Unilever chair departs

Rotterdam failure

Unilever (ULVR) chairman Marijn Dekkers has stepped down after a three-year tenure, marked by a failed attempt to push the company’s headquarters to Rotterdam. Mr Dekkers will continue to serve as a non-executive director. The incoming chairman, Nils Andersen, is the former chief executive of shipping company AP Moller-Maersk A/S (Den:MAERSK-B) and has been a Unilever board member since 2015. Mr Dekkers said in a statement: “My decision to step down has been a difficult one to make but I look forward to seeing Unilever go from strength to strength under Nils as chairman.” Alan Jope took over as chief executive of Unilever earlier in January this year.

 

Royal Mail loses appeal

Ofcom fined

Royal Mail (RMG) lost an appeal against a record £50m fine from Ofcom. The British communications watchdog imposed the fine in 2018 after finding that Royal Mail had engaged in price discrimination against Whistl, a competitor in bulk mail. Whistl, formerly known as TNT Post UK, processes bulk mail and also uses Royal Mail to deliver letters.
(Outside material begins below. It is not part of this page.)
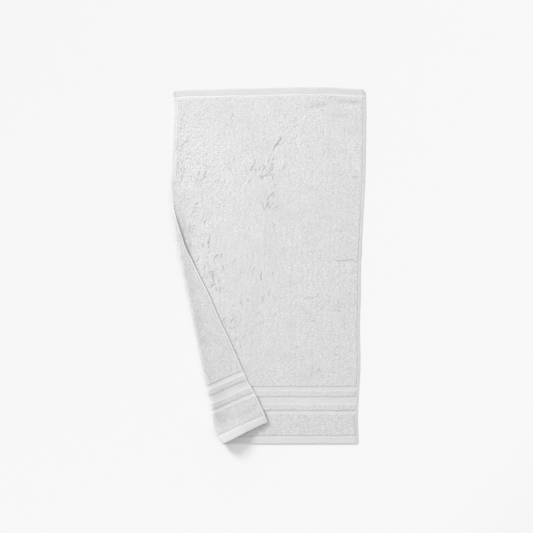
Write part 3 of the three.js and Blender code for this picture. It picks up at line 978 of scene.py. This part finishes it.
class TOWEL_OT_weave_cloth(bpy.types.Operator):
    """Weaves the cloth with its borders and hems, and lays it down with its side folded over"""

    bl_idname = "towel.weave_cloth"
    bl_label = "Weave Cloth"

    def columns(self, cloth, share, lead):
        """Cloth distances u for shares 0 to 1 of the columns, close together at the hems and
        over the roll."""
        hem = cloth.selvedge + HEM_MARGIN
        flap = LEAST_FLAP + np.logaddexp(0, (lead - LEAST_FLAP) / FLAP_EASE) * FLAP_EASE
        marks = np.array(COLUMN_SHARES)
        ends = (0, hem, flap, cloth.width - hem, cloth.width)
        stops = np.stack([0 * flap + end for end in ends])
        i = np.clip(np.searchsorted(marks, share, side="right") - 1, 0, 3)
        t = (share - marks[i]) / (marks[i + 1] - marks[i])
        t = np.where(i == 1, mix(t, 1 - (1 - t) ** 1.5, 0.7), t)
        points = np.arange(len(flap))
        return mix(stops[i, points], stops[i + 1, points], t)

    def rows(self, cloth, share):
        """Cloth distances v for shares of the rows, closer together at each change of weave."""
        fine = np.linspace(0, cloth.length, 4000)
        need = 1 + ROWS_LOW * smooth(*ROWS_LOW_FROM, fine)
        fine_at = [(start, *ROWS_AT_CHANGE) for start in ZONES["start"][1:]]
        fine_at += [(end, *ROWS_AT_END) for end in (0, cloth.length)]
        for place, more, wide in fine_at:
            need += more * bell(fine - place, wide)
        total = np.concatenate([[0], np.cumsum((need[1:] + need[:-1]) / 2)])
        return np.interp(share, total / total[-1], fine)

    def tone(self, cloth, u, v, upper):
        """The weave's tone: uneven, with painted light and painted shade at the rims and in the
        patches.
        """
        plain = cloth.zoned("tone", u, v) * (1 + WEAVE_TONE * cloud(u, v, "weave tone"))
        streaks = STREAKS * cloud(u / STREAK_LONG, v, "streaks") * (1 - cloth.loops(u, v))
        # Painted light on the right rim, painted shade on the left one, and a painted highlight
        # along the flap's free edge.
        right = RIGHT_RIM_LIGHT * bell(cloth.width - u, RIGHT_RIM)
        left = np.where(upper, LEFT_RIM_SHADE * bell(u, LEFT_RIM), TURNED_RIM_LIGHT * (u < TURNED_RIM))
        patch = np.where(upper, painted_patch(1, u, v), painted_patch(-1, u, v))
        return plain * (1 + streaks + right + left + patch)

    def closed_grid(self, rows):
        """A mesh of two grids, one above the other, joined all round at their rims."""
        made = bmesh.new()
        bmesh.ops.create_grid(made, x_segments=COLUMNS, y_segments=rows, size=1)
        copy = bmesh.ops.duplicate(made, geom=made.verts[:] + made.edges[:] + made.faces[:])
        verts, faces = (
            [part for part in copy["geom"] if isinstance(part, kind)]
            for kind in (bmesh.types.BMVert, bmesh.types.BMFace)
        )
        bmesh.ops.translate(made, verts=verts, vec=(0, 0, -1))
        bmesh.ops.reverse_faces(made, faces=faces)
        rims = [e for e in made.edges if e.is_boundary]
        bmesh.ops.bridge_loops(made, edges=rims)
        mesh = bpy.data.meshes.new("terry_cloth")
        made.to_mesh(mesh)
        made.free()
        return mesh

    def execute(self, context):
        sizes = context.scene.towel_cloth
        cloth = Cloth(sizes)
        mesh = self.closed_grid(sizes.rows)
        grid = np.zeros(len(mesh.vertices) * 3, np.float32)
        mesh.vertices.foreach_get("co", grid)
        across, along, height = grid.reshape(-1, 3).astype(float).T
        upper = height > -0.5
        v = self.rows(cloth, (along + 1) / 2)
        levels, which = np.unique(np.round(v, 5), return_inverse=True)
        lead = cloth.lead_at(levels)[which.ravel()]
        u = self.columns(cloth, (across + 1) / 2, lead)
        loops = cloth.loops(u, v)
        lumps = loops * TERRY_LUMPS * cloud(u, v, "terry lumps")
        lumps = lumps + (1 - loops) * FLAT_LUMPS * cloud(u, v, "flat lumps")
        bare = smooth(*BARE_FROM, cloth.past_lead(u, v)[0])
        below_upper = loops * LOOPS_STAND - lumps + cloth.cracked(u, v)[0] * GROUND_CRACKS
        below_reverse = (loops * LOOPS_STAND - lumps) * bare
        places = np.zeros((len(u), 3))
        for face, mine, below in ((1, upper, below_upper), (-1, ~upper, below_reverse)):
            off = cloth.thickness(u[mine], v[mine]) / 2 - below[mine]
            places[mine] = cloth.lay(u[mine], v[mine], off, face)
        mesh.vertices.foreach_set("co", flat(places))
        carry(mesh, "threads", np.stack([u, v, 0 * u], -1) * MM, "FLOAT_VECTOR")
        carry(mesh, "loops", loops)
        carry(mesh, "tone", self.tone(cloth, u, v, upper))
        half_map = u / cloth.width * MAP_SHARE + np.where(upper, 0, 1 - MAP_SHARE)
        map_cloth(mesh, np.stack([half_map, v / cloth.length], -1))
        mesh.update()
        piece = piece_of(mesh, "terry_cloth", ground_material(sizes.colour))
        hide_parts("towel")
        return {"FINISHED"}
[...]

Ofcom said in a statement: “We found that Royal Mail pursued a deliberate strategy of pricing discrimination against Whistl, which was its only major competitor for delivering business mail. Royal Mail said that it was “disappointed” and was considering a further appeal. 

 

Used UK car sales rose over the third quarter after nine straight quarters of decline, according to the Society of Motor Manufacturers and Traders (SMMT). 

The used car market increased by 0.9 per cent as 2,076,382 transactions took place between July and September, which was 18,925 more than during the same period in 2018. 

Demand for diesel models rose 1.4 per cent, while petrol sales edged down slightly, falling by 0.2 per cent. Plug-in electric and hybrid model sales jumped by 13 per cent.